Monday, September 18, 2006

National Academies: Women are capable of being fine scientists and engineers, but discrimination is holding them back

By Nancy Jane Moore

The reason that there aren't more women at the top levels of science and engineering isn't lack of brainpower. It's discrimination.

So says a thorough and strong report from the National Academies -- the nonprofit associations of experts in science, engineering, and medicine -- issued Sept. 18.

Not only is this discrimination unfair and wrong, the report says, but it is also harmful to the country:
To maintain its scientific and engineering leadership amid increasing economic and educational globalization, the United States must aggressively pursue the innovative capacity of all of its people -- women and men.
And their solution isn't just to encourage young women to pursue scientific careers. In its conclusions, the report says the leadership at colleges and universities -- the presidents, the deans, the department chairs, the senior faculty -- along with the professional organizations, the honorary societies, and the federal government, must take positive action to ensure that women can develop productive careers in science and engineering.

A pulls-no-punches report like this is heady news at a time when all too many people would like to believe that all the discrimination problems in our society have been solved and that any career problems are the result of individual failure.

Here's what the report has to say to Larry Summers and all the others who have contended that women just aren't equipped with the necessary brains and drive to be good scientists:
Studies of brain structure and function, of hormonal modulation of performance, of human cognitive development, and of human evolution have not found any significant biological differences between men and women in performing science and mathematics that can account for the lower representation of women in academic faculty and scientific leadership positions in these fields. The drive and motivation of women scientists and engineers is demonstrated by those women who persist in academic careers despite barriers that disproportionately disadvantage them.
This report was put together by scientists, and it uses scientific methodology to make its case. According to the summary, the various chapters address such things as whether women are less skilled in mathematics (female performance in high school math now matches male performance, the study says) and whether women are less professionally competitive than men (the study says no).
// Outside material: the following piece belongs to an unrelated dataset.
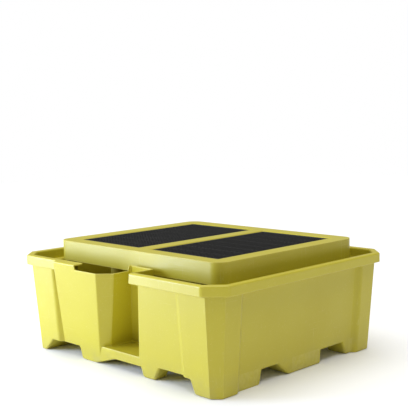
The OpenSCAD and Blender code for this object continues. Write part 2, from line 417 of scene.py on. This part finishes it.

Discrimination occurs in every field. Part of the problem is implicit bias -- most people will give men the benefit of the doubt, but not women. Another factor is that it is assumed -- without substantial evidence -- that scientists must be assertive and strong-minded, but women who display these characteristics are often cast in negative light and other factors -- such as flexibility or dedication -- are given short shrift. But it's not only these attitudes that affect women's careers -- policies that don't account for family life are also part of the problem.

I'm thrilled to see such prominent people in the sciences taking a such a strong stand for women. I hope the university leaders and others challenged by the report will take it seriously and begin to follow its suggestions.

The full report -- Beyond Bias and Barriers: Fulfilling the Potential of Women in Academic Science and Engineering -- is quite lengthy. I've only read the summary and the press release. But the whole work is available for your perusal.

You can purchase a copy of the full report or browse through sections for free in open book format here.

The press release summarizing the report is here.

Both The Washington Post and The New York Times ran online stories on this report on Monday.